Les Kolbars, ces travailleurs frontaliers du Kurdistan iranien, incarnent bien plus que des porteurs de marchandises : ils portent sur leurs épaules les multiples visages du régime iranien, mais aussi le fardeau des maux socio-économiques et politiques qui les entourent. Ces régions sont devenues le théâtre d'une violence croissante à leur encontre. Selon les données alarmantes enregistrées par Kolbarnews en 2023, la situation atteint des proportions inquiétantes.

Au cours de l’année 2023, un total de 299 Kolbars ont été victimes d’incidents tragiques, notamment des tirs directs des forces militaires du régime, des gelures, des accidents de mines, des chutes de montagnes et d’autres causes.

Parmi ces incidents, une proportion choquante de 87 %, soit 261 cas, a été attribuée à des tirs directs des forces militaires du régime, représentant ainsi une escalade significative de la violence étatique contre ces travailleurs frontaliers. Une statistique particulièrement déchirante révèle que parmi les 299 Kolbars touchés en 2023, 30 étaient des enfants de moins de 18 ans.

Les données recueillies au cours des sept dernières années par Kolbarnews (NDRL : site web d’information en persan et en kurde qui couvre les nouvelles sur les Kolbars) peignent un tableau sombre et alarmant de la situation des Kolbars dans les zones frontalières.

Des tirs directs des forces militaires

Depuis sa création le 17 juillet 2017, Kolbarnews compte un total de 1.344 Kolbars tués ou blessés, soit 341 pertes de vie et 1.003 blessés. Encore une fois, une prédominance choquante de 74 % de ces incidents est attribuée à des tirs directs des forces militaires du régime.
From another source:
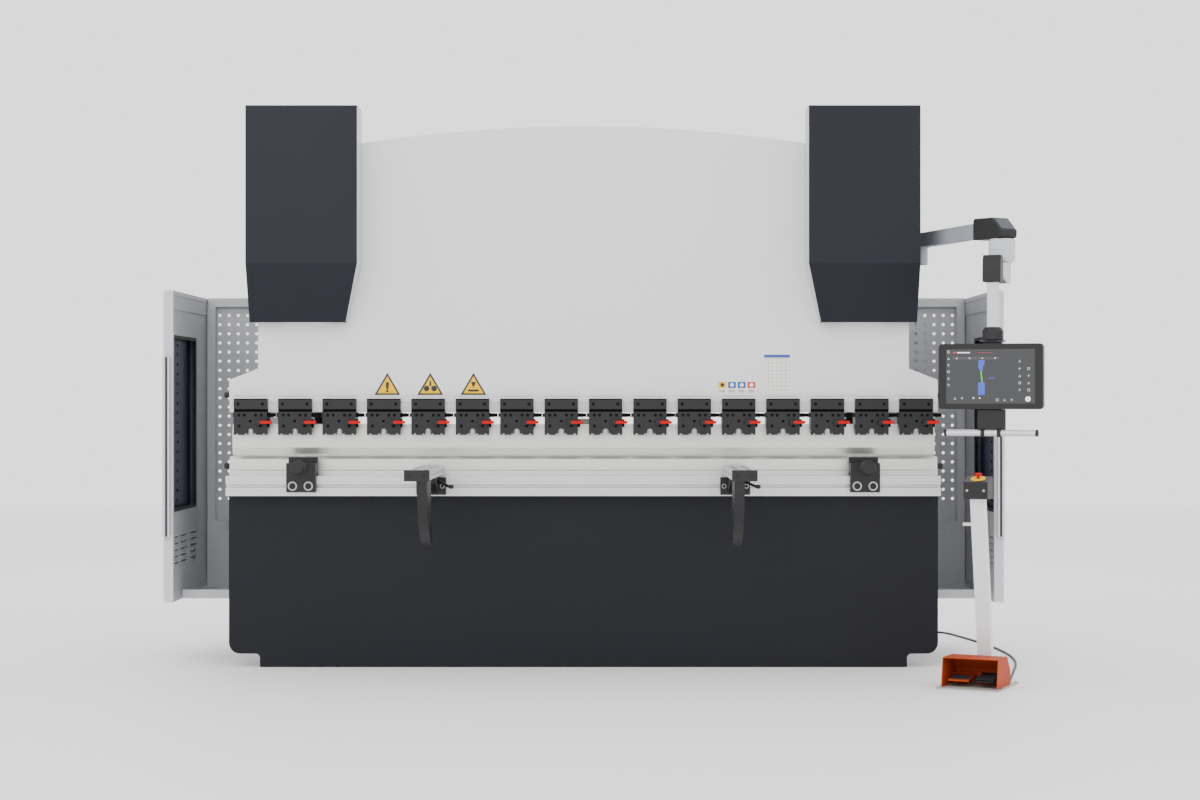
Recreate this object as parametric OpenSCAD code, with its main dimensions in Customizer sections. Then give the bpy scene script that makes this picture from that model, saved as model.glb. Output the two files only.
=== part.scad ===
// Press brake: two hydraulic cylinders drive a ram down onto a die on the bed.
// +Z is up, +X runs along the bed and the operator stands on the -Y side.
// The origin is on the floor, under the middle of the tool line.

/* [Machine] */
// Length of the bed and of the ram
bend_len = 3200; // [2600:10:4200]
// Distance from the end of the ram to the axis of a cylinder
overhang = 340; // [320:5:430]
// Thickness of the ram plate and of the bed plate
plate_t = 80; // [60:1:100]
// Height of the bed above the floor
bed_h = 863.5; // [760:0.5:1040]
// Height of the ram from its lower edge to its crown
ram_h = 1292; // [1150:1:1560]
// Travel of the ram
stroke = 200; // [120:5:250]

/* [Side frames] */
// Thickness of a side frame
frame_t = 50; // [35:1:70]
// Depth of a side frame, from the bed to its rear edge
frame_d = 1260; // [1200:5:1500]
// Depth of the throat behind the bed
throat_d = 380; // [300:5:500]
// Diameter of an anchor hole in a foot
anchor_d = 26; // [18:1:34]
// Distance between the two anchor holes of one foot
anchor_y = 950; // [700:5:980]

/* [Hydraulics] */
// Outer radius of a cylinder barrel
barrel_r = 140; // [125:1:165]
// Radius of a piston rod
rod_r = 60; // [40:1:75]
// Height of the oil tank
tank_h = 350; // [250:5:400]

/* [Cylinder covers] */
// Width of a cover
cover_w = 495; // [450:1:600]
// Depth of a cover in front of the ram
cover_d = 178; // [160:1:240]
// Thickness of the cover and guard sheet
sheet_t = 3; // [2:0.5:4]

/* [Tooling] */
// Height of the die holder
holder_h = 28.5; // [22:0.5:40]
// Height of the die
die_h = 59.5; // [45:0.5:90]
// Width of the die
die_w = 60; // [50:1:74]
// Width of the opening of the V in the die
vee_w = 16; // [14:1:24]
// Height of the punch from its tip to its shoulder
punch_h = 130; // [90:1:180]
// Thickness of the punch
punch_t = 30; // [24:1:36]
// Distance from one clamp to the next
clamp_pitch = 200; // [190:1:300]
// Width of a clamp
clamp_w = 150; // [110:1:152]

/* [Front rail] */
// Height of the rail on the front of the bed
rail_h = 89; // [78:1:110]
// Depth of the rail
rail_d = 87; // [60:1:110]
// Width of the mouth of the T-slot in the rail
slot_w = 16; // [12:0.5:20]
// Distance from the middle of the machine to a support arm
arm_x = 680; // [560:5:780]
// Length of the aluminium profile of an arm
arm_len = 795; // [600:5:1000]
// Width of the profile of an arm
arm_w = 100; // [70:1:120]

/* [Side guards] */
// Clear distance from the end of the bed to a side door
guard_gap = 270; // [200:5:340]
// Height of a side door
door_h = 1423; // [1180:1:1720]
// Depth of a side door
door_d = 880; // [760:5:1000]
// Thickness of a side door
door_t = 43; // [30:1:55]
// Height of the underside of a door above the floor
door_z = 284; // [240:1:340]

/* [Console] */
// Width of the screen housing
monitor_w = 434; // [360:1:520]
// Height of the screen housing
monitor_h = 272; // [220:1:300]
// Thickness of the screen housing
monitor_t = 42; // [34:1:55]

/* [Pedal stand] */
// Width of the pedal hood
hood_w = 240; // [220:1:290]
// Depth of the pedal hood
hood_d = 210; // [190:1:230]
// Height of the pedal hood
hood_h = 128; // [110:1:160]
// Diameter of the pedal cable
cable_d = 10; // [7:0.5:12]

/* [Hidden] */
$fn = 48;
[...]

Les statistiques annuelles détaillées depuis 2017 mettent en lumière une escalade continue de la violence contre les Kolbars :

  • En 2017, 16 Kolbars ont perdu la vie et 31 ont été blessés, totalisant 47 victimes.
  • En 2018, le nombre de décès a grimpé à 70, avec 158 blessés, pour un total de 228 victimes.
  • En 2019, la violence a continué de sévir avec 80 décès et 183 blessés, totalisant 263 victimes.
  • En 2020, 67 Kolbars ont trouvé la mort et 163 ont été blessés, totalisant 230 victimes.
  • En 2021, 54 Kolbars ont été tués et 167 blessés, pour un total de 221 victimes.
  • En 2022, bien que le nombre total d’incidents ait diminué, la violence persiste avec 43 Kolbars tués et 215 blessés, totalisant 258 victimes.
  • Enfin, du 1er janvier 2023 au 17 juillet 2023, 11 Kolbars ont perdu la vie et 59 ont été blessés, pour un total de 70 victimes.
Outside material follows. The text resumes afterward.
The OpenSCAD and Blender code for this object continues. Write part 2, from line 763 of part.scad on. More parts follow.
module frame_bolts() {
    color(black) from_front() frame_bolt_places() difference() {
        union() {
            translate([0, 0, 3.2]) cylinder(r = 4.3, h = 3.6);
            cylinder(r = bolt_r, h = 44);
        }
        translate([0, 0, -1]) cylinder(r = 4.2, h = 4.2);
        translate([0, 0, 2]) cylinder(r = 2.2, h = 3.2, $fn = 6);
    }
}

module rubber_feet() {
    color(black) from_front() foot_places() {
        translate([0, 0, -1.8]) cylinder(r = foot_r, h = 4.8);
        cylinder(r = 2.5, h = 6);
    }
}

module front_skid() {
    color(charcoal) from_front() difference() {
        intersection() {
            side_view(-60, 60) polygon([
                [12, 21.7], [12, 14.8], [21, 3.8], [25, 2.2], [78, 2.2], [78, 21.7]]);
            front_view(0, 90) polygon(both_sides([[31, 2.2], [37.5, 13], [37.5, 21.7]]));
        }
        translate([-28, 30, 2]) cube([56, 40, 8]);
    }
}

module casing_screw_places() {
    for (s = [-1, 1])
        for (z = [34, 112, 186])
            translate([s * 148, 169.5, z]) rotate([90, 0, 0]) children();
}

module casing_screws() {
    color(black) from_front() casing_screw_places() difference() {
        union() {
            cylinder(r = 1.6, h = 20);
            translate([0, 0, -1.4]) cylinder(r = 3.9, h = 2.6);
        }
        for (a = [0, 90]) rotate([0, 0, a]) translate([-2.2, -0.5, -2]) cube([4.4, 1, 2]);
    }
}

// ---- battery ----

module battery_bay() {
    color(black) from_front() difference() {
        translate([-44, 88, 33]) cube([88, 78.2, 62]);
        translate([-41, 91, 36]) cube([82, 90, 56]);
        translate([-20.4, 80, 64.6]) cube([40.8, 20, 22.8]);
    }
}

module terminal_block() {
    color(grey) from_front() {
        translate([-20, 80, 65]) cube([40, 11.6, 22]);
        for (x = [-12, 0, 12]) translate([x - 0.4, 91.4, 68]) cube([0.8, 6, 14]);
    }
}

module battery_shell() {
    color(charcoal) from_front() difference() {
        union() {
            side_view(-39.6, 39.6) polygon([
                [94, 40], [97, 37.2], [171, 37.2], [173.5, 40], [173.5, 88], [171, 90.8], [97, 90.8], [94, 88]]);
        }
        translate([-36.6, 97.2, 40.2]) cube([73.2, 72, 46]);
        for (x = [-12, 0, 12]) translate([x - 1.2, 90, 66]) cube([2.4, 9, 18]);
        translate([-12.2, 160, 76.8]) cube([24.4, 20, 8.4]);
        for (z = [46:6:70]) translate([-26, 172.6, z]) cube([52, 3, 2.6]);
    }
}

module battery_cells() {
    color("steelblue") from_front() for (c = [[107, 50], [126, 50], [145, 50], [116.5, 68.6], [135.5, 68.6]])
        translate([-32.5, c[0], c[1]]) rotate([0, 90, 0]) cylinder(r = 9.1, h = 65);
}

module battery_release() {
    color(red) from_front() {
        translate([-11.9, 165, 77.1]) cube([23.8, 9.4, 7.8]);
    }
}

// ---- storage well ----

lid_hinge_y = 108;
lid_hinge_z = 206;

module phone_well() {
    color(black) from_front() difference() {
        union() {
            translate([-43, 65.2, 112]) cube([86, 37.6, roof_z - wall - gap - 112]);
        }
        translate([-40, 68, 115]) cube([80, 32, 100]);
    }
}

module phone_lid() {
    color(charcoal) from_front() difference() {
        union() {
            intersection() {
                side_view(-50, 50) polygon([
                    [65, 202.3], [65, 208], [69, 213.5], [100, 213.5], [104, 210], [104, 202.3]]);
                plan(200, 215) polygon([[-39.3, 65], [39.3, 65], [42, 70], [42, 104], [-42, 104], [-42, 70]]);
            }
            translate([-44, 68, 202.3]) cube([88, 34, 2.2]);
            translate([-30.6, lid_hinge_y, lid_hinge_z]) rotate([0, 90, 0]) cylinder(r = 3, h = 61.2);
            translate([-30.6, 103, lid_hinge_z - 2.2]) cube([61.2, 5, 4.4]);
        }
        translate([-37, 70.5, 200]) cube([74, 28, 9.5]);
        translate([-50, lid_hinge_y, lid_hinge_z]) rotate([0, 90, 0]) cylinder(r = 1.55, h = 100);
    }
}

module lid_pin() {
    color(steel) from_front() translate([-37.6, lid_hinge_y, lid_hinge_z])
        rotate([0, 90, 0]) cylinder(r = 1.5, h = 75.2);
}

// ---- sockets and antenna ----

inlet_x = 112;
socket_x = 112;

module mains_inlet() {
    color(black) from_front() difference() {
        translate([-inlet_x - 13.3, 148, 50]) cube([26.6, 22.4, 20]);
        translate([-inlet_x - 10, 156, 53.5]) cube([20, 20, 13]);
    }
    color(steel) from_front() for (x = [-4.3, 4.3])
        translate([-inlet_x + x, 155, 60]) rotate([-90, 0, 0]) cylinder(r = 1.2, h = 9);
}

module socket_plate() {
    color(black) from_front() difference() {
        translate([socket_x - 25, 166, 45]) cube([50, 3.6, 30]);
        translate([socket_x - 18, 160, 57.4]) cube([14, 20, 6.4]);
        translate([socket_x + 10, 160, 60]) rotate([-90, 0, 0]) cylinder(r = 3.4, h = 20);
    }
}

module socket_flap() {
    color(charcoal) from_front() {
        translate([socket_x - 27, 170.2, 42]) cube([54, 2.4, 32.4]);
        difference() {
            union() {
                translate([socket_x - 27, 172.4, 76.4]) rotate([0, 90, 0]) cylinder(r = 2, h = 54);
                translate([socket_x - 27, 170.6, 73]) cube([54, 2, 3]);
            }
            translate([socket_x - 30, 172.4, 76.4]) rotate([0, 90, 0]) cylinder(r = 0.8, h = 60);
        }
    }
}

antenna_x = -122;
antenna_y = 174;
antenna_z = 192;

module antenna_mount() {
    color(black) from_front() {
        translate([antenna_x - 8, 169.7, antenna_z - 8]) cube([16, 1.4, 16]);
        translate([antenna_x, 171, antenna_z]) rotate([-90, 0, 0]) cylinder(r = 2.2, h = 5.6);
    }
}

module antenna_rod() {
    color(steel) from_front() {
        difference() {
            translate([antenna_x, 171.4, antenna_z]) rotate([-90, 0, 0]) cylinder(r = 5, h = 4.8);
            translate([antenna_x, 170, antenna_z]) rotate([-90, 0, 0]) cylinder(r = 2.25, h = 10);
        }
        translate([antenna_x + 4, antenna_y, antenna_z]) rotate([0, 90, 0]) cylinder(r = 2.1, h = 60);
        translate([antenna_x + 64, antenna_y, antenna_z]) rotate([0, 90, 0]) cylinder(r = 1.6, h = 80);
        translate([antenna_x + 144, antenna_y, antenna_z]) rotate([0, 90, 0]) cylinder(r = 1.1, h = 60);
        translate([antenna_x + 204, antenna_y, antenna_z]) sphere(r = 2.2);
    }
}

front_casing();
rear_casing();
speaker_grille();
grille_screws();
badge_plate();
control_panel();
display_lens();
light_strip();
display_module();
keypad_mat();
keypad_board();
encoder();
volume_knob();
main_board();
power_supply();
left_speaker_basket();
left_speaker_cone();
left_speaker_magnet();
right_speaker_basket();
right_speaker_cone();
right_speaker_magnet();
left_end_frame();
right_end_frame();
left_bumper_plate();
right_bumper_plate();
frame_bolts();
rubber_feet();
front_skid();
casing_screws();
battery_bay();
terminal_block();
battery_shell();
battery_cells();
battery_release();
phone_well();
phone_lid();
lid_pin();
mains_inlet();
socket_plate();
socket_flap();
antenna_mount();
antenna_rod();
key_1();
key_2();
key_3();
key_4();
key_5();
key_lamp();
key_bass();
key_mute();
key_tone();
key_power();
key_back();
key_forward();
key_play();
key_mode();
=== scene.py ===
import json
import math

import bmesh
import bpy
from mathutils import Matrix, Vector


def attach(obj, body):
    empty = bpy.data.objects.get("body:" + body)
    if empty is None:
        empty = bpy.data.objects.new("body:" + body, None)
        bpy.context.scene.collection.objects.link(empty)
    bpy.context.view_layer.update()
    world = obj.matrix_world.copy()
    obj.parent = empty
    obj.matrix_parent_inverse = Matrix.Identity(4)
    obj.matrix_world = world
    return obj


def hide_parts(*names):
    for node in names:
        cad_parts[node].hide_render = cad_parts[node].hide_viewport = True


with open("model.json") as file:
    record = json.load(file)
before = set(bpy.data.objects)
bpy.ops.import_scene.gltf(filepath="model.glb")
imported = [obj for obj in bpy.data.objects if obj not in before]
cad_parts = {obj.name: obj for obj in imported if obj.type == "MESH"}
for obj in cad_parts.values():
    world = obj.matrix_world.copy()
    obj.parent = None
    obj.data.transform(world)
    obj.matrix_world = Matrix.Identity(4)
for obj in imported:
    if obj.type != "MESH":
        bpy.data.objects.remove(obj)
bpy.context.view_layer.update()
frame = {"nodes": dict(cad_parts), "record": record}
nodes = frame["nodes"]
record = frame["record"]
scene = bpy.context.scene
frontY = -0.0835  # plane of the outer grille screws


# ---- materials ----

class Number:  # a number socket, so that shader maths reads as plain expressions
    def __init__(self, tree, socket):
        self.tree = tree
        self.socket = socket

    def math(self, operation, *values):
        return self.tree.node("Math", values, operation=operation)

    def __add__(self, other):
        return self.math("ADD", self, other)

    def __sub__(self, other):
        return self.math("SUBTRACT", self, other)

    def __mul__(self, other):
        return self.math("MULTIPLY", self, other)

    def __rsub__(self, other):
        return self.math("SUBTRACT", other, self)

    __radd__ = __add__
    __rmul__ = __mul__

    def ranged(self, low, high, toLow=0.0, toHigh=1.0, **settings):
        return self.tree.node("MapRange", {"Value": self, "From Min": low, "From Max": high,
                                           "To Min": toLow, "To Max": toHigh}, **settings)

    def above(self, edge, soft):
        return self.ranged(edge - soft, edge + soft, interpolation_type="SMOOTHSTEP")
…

Nous avons interviewé Hemin Amani, membre du conseil d’administration de Kolbarnews, pour obtenir un éclairage crucial sur la situation des Kolbars dans les zones frontalières.

M.A. : Qui sont les Kolbars et que font-ils ?
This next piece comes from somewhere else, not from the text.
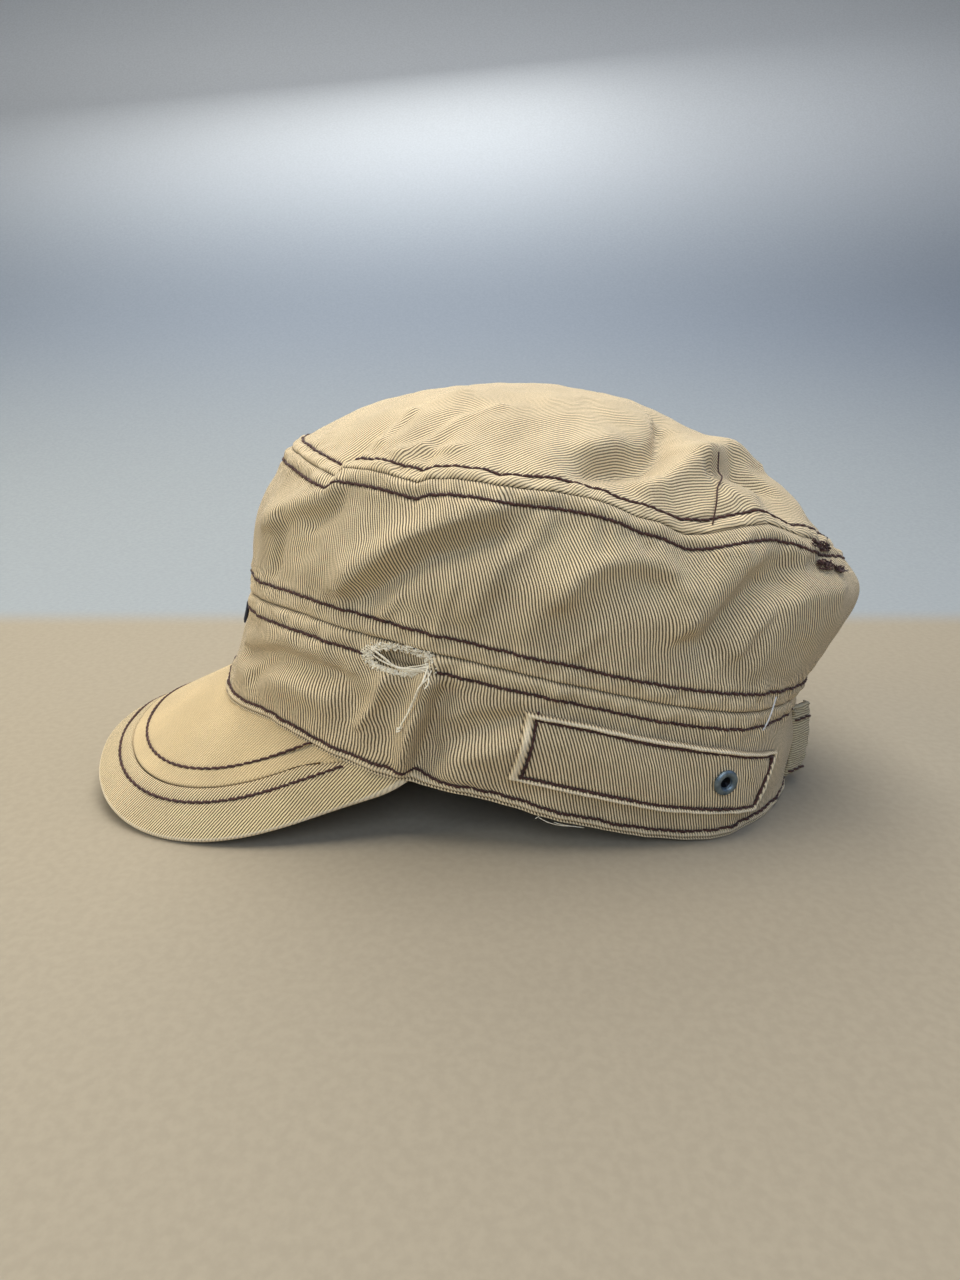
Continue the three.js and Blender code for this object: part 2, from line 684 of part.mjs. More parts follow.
/** The upright strap loop at the back, arched away from the headband. */
function backLoop() {
  const upper = [];
  const lower = [];
  const base = capPoint(LOOP.station, 1, 0);
  const out = outward(LOOP.station, 1).setZ(0).normalize();
  const face = out.clone().applyAxisAngle(UP, radians(-LOOP.turn));
  const across = UP.clone().cross(face).normalize();
  for (let i = 0; i <= LOOP.steps; i++) {
    const share = i / LOOP.steps;
    const stand = THREE.MathUtils.lerp(LOOP.foot, LOOP.stand, Math.sin(Math.PI * share) ** LOOP.squareness);
    const spine = base.clone().addScaledVector(out, stand);
    spine.z = THREE.MathUtils.lerp(LOOP.lowZ, LOOP.highZ, share);
    const edge = (side, depth) =>
      spine.clone().addScaledVector(across, (side * LOOP.width) / 2).addScaledVector(face, depth);
    upper.push([edge(-1, LOOP.thickness), edge(1, LOOP.thickness)]);
    lower.push([edge(-1, 0), edge(1, 0)]);
  }
  return slabSolid("back_loop", TWILL, upper, lower);
}

/** The small plain patch at the front of the headband, under its seam. */
function frontBadge() {
  const grid = (lift) => {
    const columns = [];
    for (let i = 0; i <= BADGE.columns; i++) {
      const station = THREE.MathUtils.lerp(-BADGE.halfSpan, BADGE.halfSpan, i / BADGE.columns);
      const row = [BADGE.lowLevel, (BADGE.lowLevel + BADGE.highLevel) / 2, BADGE.highLevel];
      columns.push(row.map((level) => capPoint(station, level, BADGE.lift + lift)));
    }
    return columns;
  };
  return slabSolid("front_badge", NAVY_PATCH, grid(BADGE.thickness), grid(0));
}

// ------------------------------------------------------------------------- the assembly
const wasm = await Module();
wasm.setup();

const cap = new THREE.Group();
cap.add(topPanel(), sidePanel(), headband(), sweatband());
cap.add(peakCentre(), peakBorder());
cap.add(sideTab(wasm), eyelet(), backLoop(), frontBadge());

// The origin is the middle of the cap's box, on the table.
const box = new THREE.Box3().setFromObject(cap, true);
const middle = box.getCenter(new THREE.Vector3());
cap.position.set(-middle.x, -middle.y, -box.min.z);

export default cap;
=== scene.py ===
"""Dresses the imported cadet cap: puffed seams, twill, stitches, the frayed tear and threads.

Shapes are worked out in millimetres in the cap's own coordinates, with +Z up, the front
towards -Y and the wearer's left towards +X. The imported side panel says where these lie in
the frame. A place on the cloth is a station round the cap, from 0 at the front through 180 at
the back, and a level up it: 0 hem, 2 band seam, 4 crown seam, 5 apex.
"""

import math

import bmesh
import bpy
import numpy as np
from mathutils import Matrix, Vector


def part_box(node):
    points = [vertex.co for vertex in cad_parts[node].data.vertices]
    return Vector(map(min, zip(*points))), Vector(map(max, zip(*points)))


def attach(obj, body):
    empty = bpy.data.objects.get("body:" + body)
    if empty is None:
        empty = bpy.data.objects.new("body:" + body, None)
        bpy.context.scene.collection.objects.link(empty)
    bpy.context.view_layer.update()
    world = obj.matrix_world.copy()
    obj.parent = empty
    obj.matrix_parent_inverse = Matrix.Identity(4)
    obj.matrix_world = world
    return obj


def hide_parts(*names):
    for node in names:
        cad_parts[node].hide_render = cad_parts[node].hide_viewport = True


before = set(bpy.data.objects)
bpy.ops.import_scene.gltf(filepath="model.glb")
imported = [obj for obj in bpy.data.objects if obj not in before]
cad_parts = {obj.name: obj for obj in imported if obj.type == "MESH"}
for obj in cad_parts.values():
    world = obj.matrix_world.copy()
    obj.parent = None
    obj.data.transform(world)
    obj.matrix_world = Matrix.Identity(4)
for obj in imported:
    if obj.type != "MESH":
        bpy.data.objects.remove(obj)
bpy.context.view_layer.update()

MM = 0.001  # metres

# ------------------------------------------------------------------ sizes of the source
WALL = 1.8
HEM_ROLL = 3.8  # from the hem's edge to its stitches
STRIP_WIDTH = 6.2  # from the band seam to the stitches on each side
CROWN_STRIP_WIDTH = 4.8  # the crown seam's strip on the top panel
CROWN_LOW_STRIP = 5.2  # and on the side panel
SEAM_LEVEL = 2
CROWN_LEVEL = 4
APEX_LEVEL = 5
APEX = np.array([0, 2, 149.3])
LEVEL_STEP = 0.05  # the short step that measures how long a level is
POLE = 0.04  # levels below the apex where the surface counts as flat
RIGHT_FOLD_SHARE = 0.5  # the right side has milder folds
FOLD_BLEND = 10  # mm to each side of the middle over which they grow milder
SWEATBAND = {"clearance": 0.7, "thickness": 1.0, "drop": 1.0, "floor": 0.3, "top": 0.8, "fold": 0.35}
PEAK = {
    "radius": 89.5,
    "radius_gain": 32.5,
    "slope": 26.4,
    "lean": -18.8,
    "root_y": -82.45,
    "root_z": 53.9,
    "half_width": 92.7,
    "length": 92.8,
    "roundness": 2.58,
    "sweep": 103.5,
    "sweep_station": 70,
    "above": 1.0,
    "below": 1.3,
    "seam_tip": 13.8,
    "seam_side": 18.5,
    "seam_gap": 0.5,
    "centre_station": 60,
    "corner_station": 68,
    "tuck": 0.9,
    "joint_gap": 0.35,
    "settle": 12,
}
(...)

H.A. : « Les kolbars sont des individus qui transportent des marchandises sur leur dos ou à l’aide d’animaux de bât tels que des mules ou des chevaux.

Un kolbar est une personne qui, tout en exécutant le travail le plus pénible et dangereux, perçoit les salaires les plus bas. Ils sont contraints de se rendre à la frontière chaque jour pour effectuer le kolbari afin de gagner leur vie, une lutte quotidienne pour la survie.

Le kolbari est une forme de travail ardue et risquée, souvent confrontée à une forte probabilité de violence et même de décès lors du passage de la frontière. « Kolbar » est un terme kurde désignant à la fois les hommes et les femmes qui transportent des marchandises sur leur dos et leurs épaules à travers les frontières. »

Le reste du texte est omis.